Face ao pedido de duas pessoas para serem abençoadas, mesmo que a sua condição de casal seja “irregular”, será possível para o ministro ordenado consentir. Mas sem que esse gesto de proximidade pastoral contenha elementos minimamente semelhantes a um rito matrimonial, lê-se declaração «Fiducia supplicans» sobre o sentido pastoral das bênçãos, publicada pelo Dicastério para a doutrina da fé e aprovada pelo Papa. Um documento que aprofunda o tema das bênçãos, distinguindo entre as bênçãos rituais e litúrgicas e as bênçãos espontâneas, que se assemelham mais a gestos de devoção popular: é precisamente nessa segunda categoria que agora contemplamos a possibilidade de acolher também aqueles que não vivem de acordo com as normas da doutrina moral cristã, mas pedem humildemente para serem abençoados. Desde há 23 anos o ex-Santo Ofício não publicava uma declaração (a última foi em 2000, Dominus Jesus) de tão alto valor doutrinário.

«Fiducia supplicans» começa com uma introdução do prefeito, cardeal Victor Fernandez, que explica que a declaração aprofunda o «sentido pastoral das bênçãos», permitindo que a «sua compreensão clássica seja ampliada e enriquecida» por meio de uma reflexão teológica «baseada na visão pastoral do Papa Francisco». Uma reflexão que «implica um verdadeiro desenvolvimento em relação ao que se disse sobre as bênçãos» até agora, chegando a incluir a possibilidade «de abençoar casais em situação irregular e casais do mesmo sexo, sem validar oficialmente o seu status ou modificar de qualquer forma o ensino perene da Igreja sobre o casamento».

Após os primeiros parágrafos (1-3), em que o pronunciamento anterior de 2021 é lembrado e agora ampliado, a declaração apresenta a bênção no sacramento do matrimónio (par. 4-6), declarando «inadmissíveis ritos e orações que possam criar confusão entre o que é constitutivo do matrimónio» e «o que o contradiz», a fim de evitar que se reconheça de certa forma «como matrimónio algo que não é». Reitera-se que, de acordo com a «doutrina católica perene», somente as relações sexuais dentro do casamento entre um homem e uma mulher são consideradas lícitas.

Um segundo grande capítulo do documento (par. 7-30) analisa o significado das várias bênçãos, que têm como destino pessoas, objetos de devoção, lugares de vida. O documento lembra que, «do ponto de vista estritamente litúrgico», a bênção exige que o que é abençoado «esteja em conformidade com a vontade de Deus expressa nos ensinamentos da Igreja». Quando, com um rito litúrgico específico, «se invoca uma bênção sobre certas relações humanas», é necessário que «o que é abençoado possa corresponder aos desígnios de Deus inscritos na Criação» (11). Portanto, a Igreja não tem o poder de conferir a bênção litúrgica a casais irregulares ou do mesmo sexo. Mas é preciso evitar o risco de reduzir o significado das bênçãos apenas a esse ponto de vista, exigindo para uma simples bênção «as mesmas condições morais exigidas para a receção dos sacramentos» (12).

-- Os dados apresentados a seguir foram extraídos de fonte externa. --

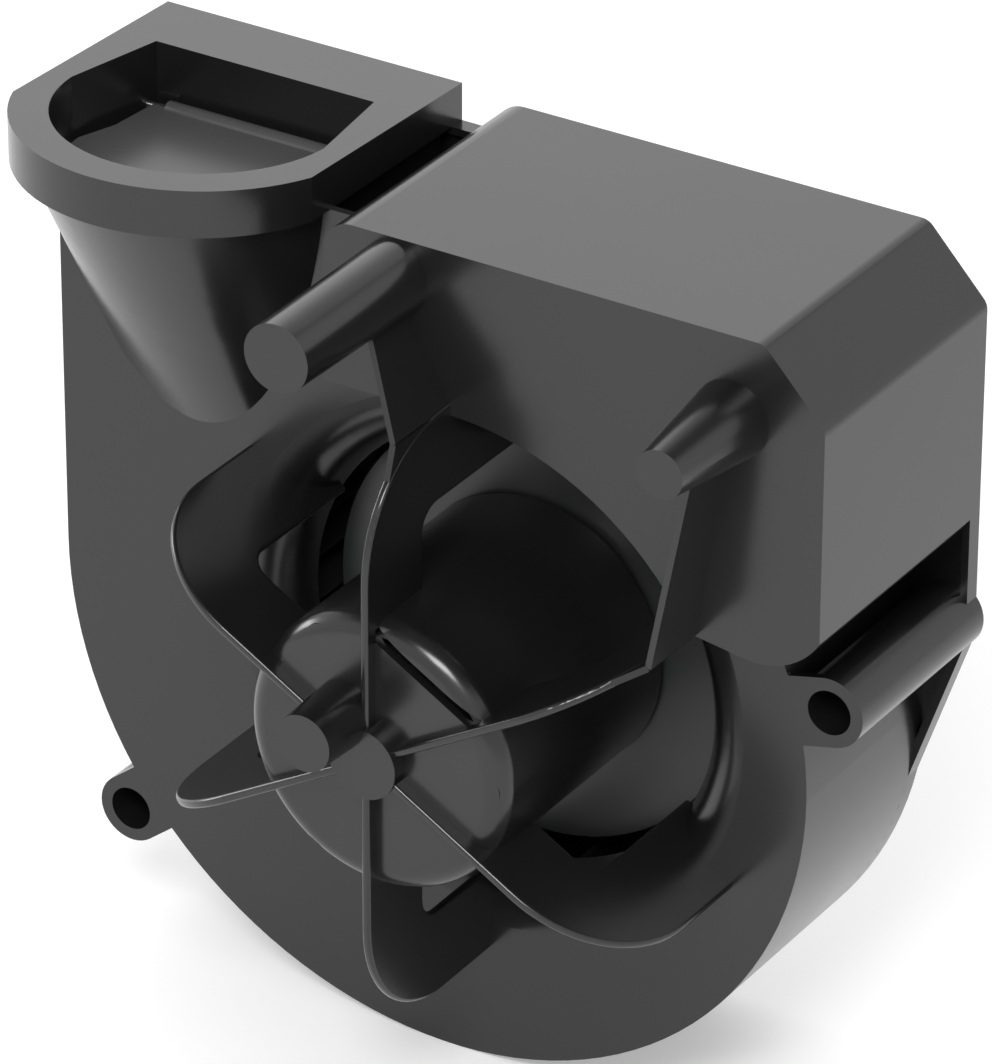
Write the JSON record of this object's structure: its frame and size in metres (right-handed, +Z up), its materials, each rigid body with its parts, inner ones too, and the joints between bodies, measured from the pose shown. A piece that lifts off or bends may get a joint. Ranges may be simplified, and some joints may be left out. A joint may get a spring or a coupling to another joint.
{
  "type": "radial fan insert",
  "caption": "Radial exhaust fan insert: scroll casing with bellmouth inlet, finned motor cup, electronics box and D-shaped outlet with a backdraft flap.",
  "frame": {"origin": "midway between the centres of the two fixing bosses, on the front face of the front plate", "axes": "+X to the right and +Z up as seen from the inlet side, +Y back through the casing, parallel to the fan axis"},
  "size_m": [0.2322, 0.1253, 0.2327],
  "materials": {
    "housing_plastic": "moulded, fine satin",
    "cover_plastic": "moulded, fine satin",
    "flap_plastic": "moulded, satin",
    "impeller_plastic": "moulded, satin",
    "screw_steel": "zinc plated",
    "shaft_steel": "ground",
    "core_steel": "stacked laminations",
    "copper": "enamelled winding wire",
    "shield_aluminium": "pressed",
    "bearing_bronze": "sintered",
    "rubber": "moulded",
    "board_laminate": "solder mask",
    "component_plastic": "moulded",
    "capacitor_case": "moulded",
    "terminal_plastic": "moulded",
    "ferrite": "sintered",
    "plug_plastic": "moulded",
    "contact_brass": "stamped",
    "lead_insulation": "extruded"
  },
  "bodies": {
    "housing": {"main_housing": "housing_plastic", "rear_cover": "cover_plastic", "cover_screws": "screw_steel", "motor_front_shield": "shield_aluminium", "motor_rear_shield": "shield_aluminium", "motor_stator": "core_steel", "motor_coils": "copper", "front_bearing": "bearing_bronze", "rear_bearing": "bearing_bronze", "motor_cushion": "rubber", "motor_bushes": "rubber", "motor_screws": "screw_steel", "flap_pin": "shaft_steel", "control_board": "board_laminate", "board_screws": "screw_steel", "board_relay": "component_plastic", "run_capacitor": "capacitor_case", "terminal_block": "terminal_plastic", "board_choke": "ferrite", "mains_plug": "plug_plastic", "plug_contacts": "contact_brass", "plug_leads": "lead_insulation"},
    "fan": {"motor_shaft": "shaft_steel", "motor_rotor": "core_steel", "impeller": "impeller_plastic", "impeller_front_ring": "impeller_plastic", "impeller_clip": "shaft_steel"},
    "flap": {"backdraft_flap": "flap_plastic"}
  },
  "joints": [
    {"name": "fan_spin", "type": "hinge", "parent": "housing", "child": "fan", "pos_m": [0.0056, 0, 0.0284], "axis": [0, 1, 0], "continuous": true},
    {"name": "flap_swing", "type": "hinge", "parent": "housing", "child": "flap", "pos_m": [-0.0809, 0.033, 0.133], "axis": [-1, 0, 0], "range_deg": [0, 75]}
  ]
}
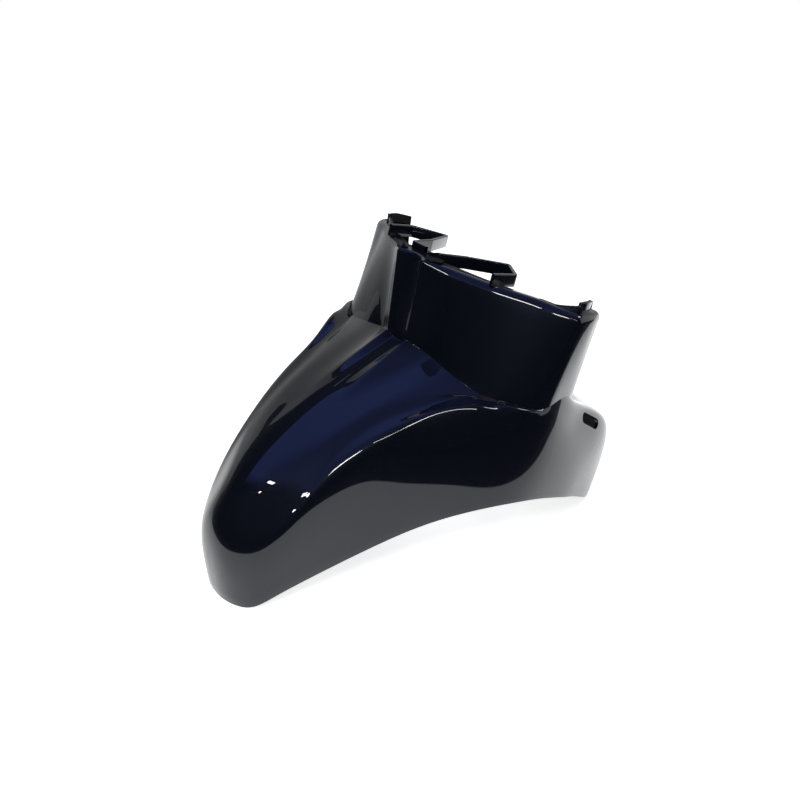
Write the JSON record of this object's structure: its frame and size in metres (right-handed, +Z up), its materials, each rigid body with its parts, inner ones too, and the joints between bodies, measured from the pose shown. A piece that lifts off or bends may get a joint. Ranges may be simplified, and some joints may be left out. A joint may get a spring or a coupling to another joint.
{
  "type": "scooter front mudguard",
  "caption": "Gloss dark blue-black moulded front mudguard for a scooter: rounded hood over the wheel, two fork pods with a channel between them, and a short tail.",
  "frame": {"origin": "middle of the guard's box at the height of its feet, under the collar", "axes": "-X towards the nose in the direction of travel, +Z up, the guard is the same on both sides of Y = 0"},
  "size_m": [0.3567, 0.2548, 0.2409],
  "materials": {
    "gloss_paint": "very dark navy-black paint with a faint metallic blue under a clear gloss coat, clean and new"
  },
  "bodies": {
    "root": {"mudguard": "gloss_paint"}
  },
  "joints": []
}
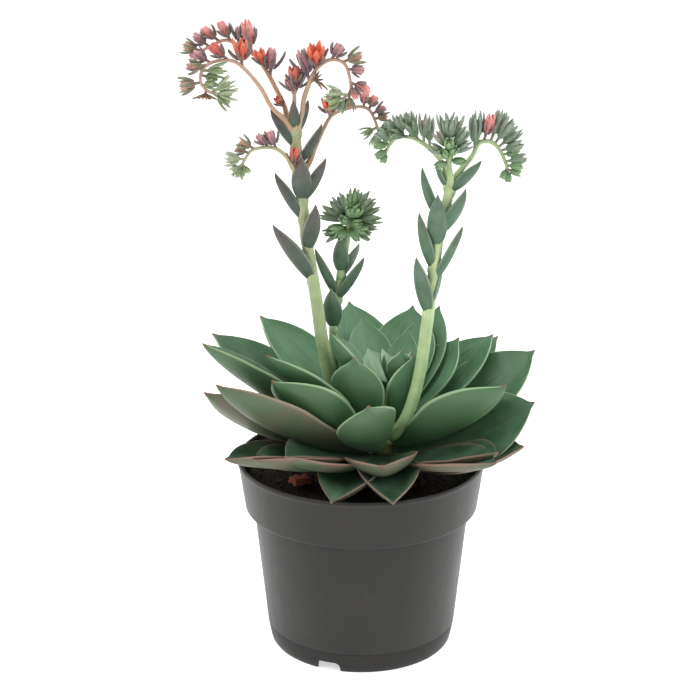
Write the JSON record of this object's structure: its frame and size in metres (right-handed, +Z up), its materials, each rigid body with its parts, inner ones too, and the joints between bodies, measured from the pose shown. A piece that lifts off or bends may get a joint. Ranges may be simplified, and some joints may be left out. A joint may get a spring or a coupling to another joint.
{
  "type": "potted flowering rosette succulent",
  "caption": "Fleshy blue-green rosette succulent with tall arching flower stalks, growing in soil in a round anthracite nursery pot.",
  "frame": {"origin": "centre of the pot's underside, where it stands", "axes": "+Z up; +X to the right and -Y towards the viewer of the plant's front, where the two flower stalks stand side by side"},
  "size_m": [0.1942, 0.1544, 0.3542],
  "materials": {
    "pot": "satin anthracite injection-moulded polypropylene, fine vertical sheen",
    "soil": "dark lumpy peat-based potting soil, dull",
    "clay_chip": "unglazed fired clay, dull orange-red",
    "crown": "fleshy yellow-green stem, satin",
    "leaf": "fleshy blue-green leaf with a dull waxy bloom, pale edge and reddish tip",
    "stalk": "fleshy pale yellow-green flower stalk, satin",
    "flower_head_open": "coral to orange waxy petals, purple-grey sepals",
    "flower_head_young": "grey-green waxy buds and sepals with pink tips"
  },
  "bodies": {
    "root": {"clay_chip": "clay_chip", "crown": "crown", "head_left_1": "flower_head_open", "head_left_2": "flower_head_open", "head_left_3": "flower_head_open", "head_left_4": "flower_head_open", "head_left_5": "flower_head_open", "head_left_6": "flower_head_open", "head_middle": "flower_head_young", "head_right_1": "flower_head_young", "head_right_2": "flower_head_young", "head_right_3": "flower_head_young", "heart": "leaf", "leaf_01": "leaf", "leaf_02": "leaf", "leaf_03": "leaf", "leaf_04": "leaf", "leaf_05": "leaf", "leaf_06": "leaf", "leaf_07": "leaf", "leaf_08": "leaf", "leaf_09": "leaf", "leaf_10": "leaf", "leaf_11": "leaf", "leaf_12": "leaf", "leaf_13": "leaf", "leaf_14": "leaf", "leaf_15": "leaf", "leaf_16": "leaf", "leaf_17": "leaf", "leaf_18": "leaf", "leaf_19": "leaf", "leaf_20": "leaf", "leaf_21": "leaf", "leaf_22": "leaf", "leaf_23": "leaf", "leaf_24": "leaf", "leaf_25": "leaf", "leaf_26": "leaf", "leaf_27": "leaf", "leaf_28": "leaf", "leaf_29": "leaf", "leaf_30": "leaf", "leaf_31": "leaf", "leaf_32": "leaf", "leaf_33": "leaf", "leaf_34": "leaf", "leaf_35": "leaf", "leaf_36": "leaf", "leaf_37": "leaf", "leaf_38": "leaf", "leaf_39": "leaf", "leaf_40": "leaf", "pot": "pot", "soil": "soil", "stalk_left": "stalk", "stalk_middle": "stalk", "stalk_right": "stalk"}
  },
  "joints": []
}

Depois de analisar as bênçãos nas Escrituras, a declaração oferece um entendimento teológico-pastoral. Quem pede a bênção «mostra-se necessitado da presença salvadora de Deus na sua história», pois expressa «o pedido de ajuda de Deus, a súplica por uma vida melhor» (21). Este pedido deve ser acolhido e valorizado «fora de uma estrutura litúrgica», quando se encontra «numa esfera de maior espontaneidade e liberdade» (23). Analisando-as na perspetiva da piedade popular, «as bênçãos devem ser valorizadas como atos de devoção». Assim, para as conferir não há necessidade de exigir «perfeição moral prévia» como precondição.

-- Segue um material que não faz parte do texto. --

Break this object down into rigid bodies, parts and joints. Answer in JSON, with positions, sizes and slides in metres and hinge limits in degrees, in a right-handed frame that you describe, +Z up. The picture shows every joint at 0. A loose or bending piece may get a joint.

Aprofundando esta distinção, com base na resposta do Papa Francisco às dubia dos cardeais publicada em outubro, pedindo discernimento sobre a possibilidade de «formas de bênção, solicitadas por uma ou mais pessoas, que não transmitam uma conceção errada do casamento» (26), o documento afirma que esse tipo de bênção «é oferecido a todos, sem pedir nada, fazendo com que as pessoas sintam que continuam abençoadas apesar dos seus erros e que «o Pai celeste continua a querer o seu bem e a esperar que elas finalmente se abram ao bem» (27).

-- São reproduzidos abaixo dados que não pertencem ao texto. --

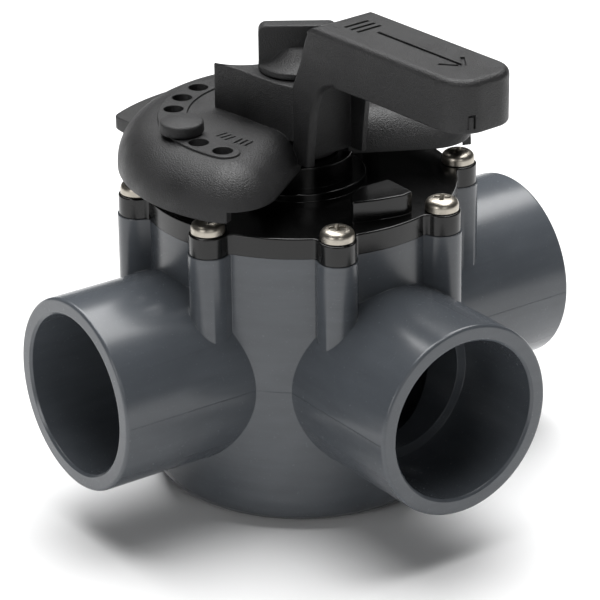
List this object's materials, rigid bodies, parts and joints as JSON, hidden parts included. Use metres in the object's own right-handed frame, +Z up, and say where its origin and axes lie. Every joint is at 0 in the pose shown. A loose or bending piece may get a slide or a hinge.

Existem «várias ocasiões em que as pessoas pedem espontaneamente a bênção, quer em peregrinações, em santuários ou até na rua, quando encontram um sacerdote», e tais bênçãos «são dirigidas a todos, sem excluir ninguém» (28). Portanto, permanecendo proibido ativar «procedimentos ou ritos» para tais casos, o ministro ordenado pode unir-se à oração das pessoas que «embora em união que de modo algum se pode comparar com o casamento, desejam confiar-se ao Senhor e à sua misericórdia, invocar a sua ajuda, ser guiados a uma maior compreensão do seu plano de amor e de verdade» (30).

O terceiro capítulo da declaração (par. 31-41) abre a possibilidade destas bênçãos, que representam um gesto para quantos, «reconhecendo-se indigentes e necessitados da sua ajuda, não reivindicam a legitimidade do próprio status, mas imploram que tudo o que é verdadeiro, bom e humanamente válido nas suas vidas e relacionamentos seja investido, curado e elevado pela presença do Espírito Santo» (31). Tais bênçãos não devem ser normalizadas, mas confiadas ao «discernimento prático numa situação particular» (37). Embora se abençoe o casal, não a união, a declaração inclui entre o que é abençoado o relacionamento legítimo entre as duas pessoas: na «breve oração que pode preceder esta bênção espontânea, o ministro ordenado pode pedir paz, saúde, espírito de paciência, diálogo e ajuda mútua, bem como a luz e a força de Deus para poder cumprir plenamente a sua vontade» (38). Também se esclarece que, para evitar «qualquer forma de confusão e escândalo», quando um casal irregular ou do mesmo sexo pede a bênção, «ela nunca será realizada em simultâneo com os ritos civis de união ou até em conexão com eles. Nem sequer com as roupas, os gestos ou as palavras próprias de um casamento» (39). Este tipo de bênção «pode encontrar o seu lugar noutros contextos, como a visita a um santuário, o encontro com um sacerdote, a oração recitada num grupo ou durante uma peregrinação» (40).

Concluindo, o quarto capítulo (par. 42-45) lembra-nos que «até quando a relação com Deus está obscurecida pelo pecado, é sempre possível pedir a bênção, estendendo-Lhe a mão», e desejá-la «pode ser o melhor possível em certas situações» (43).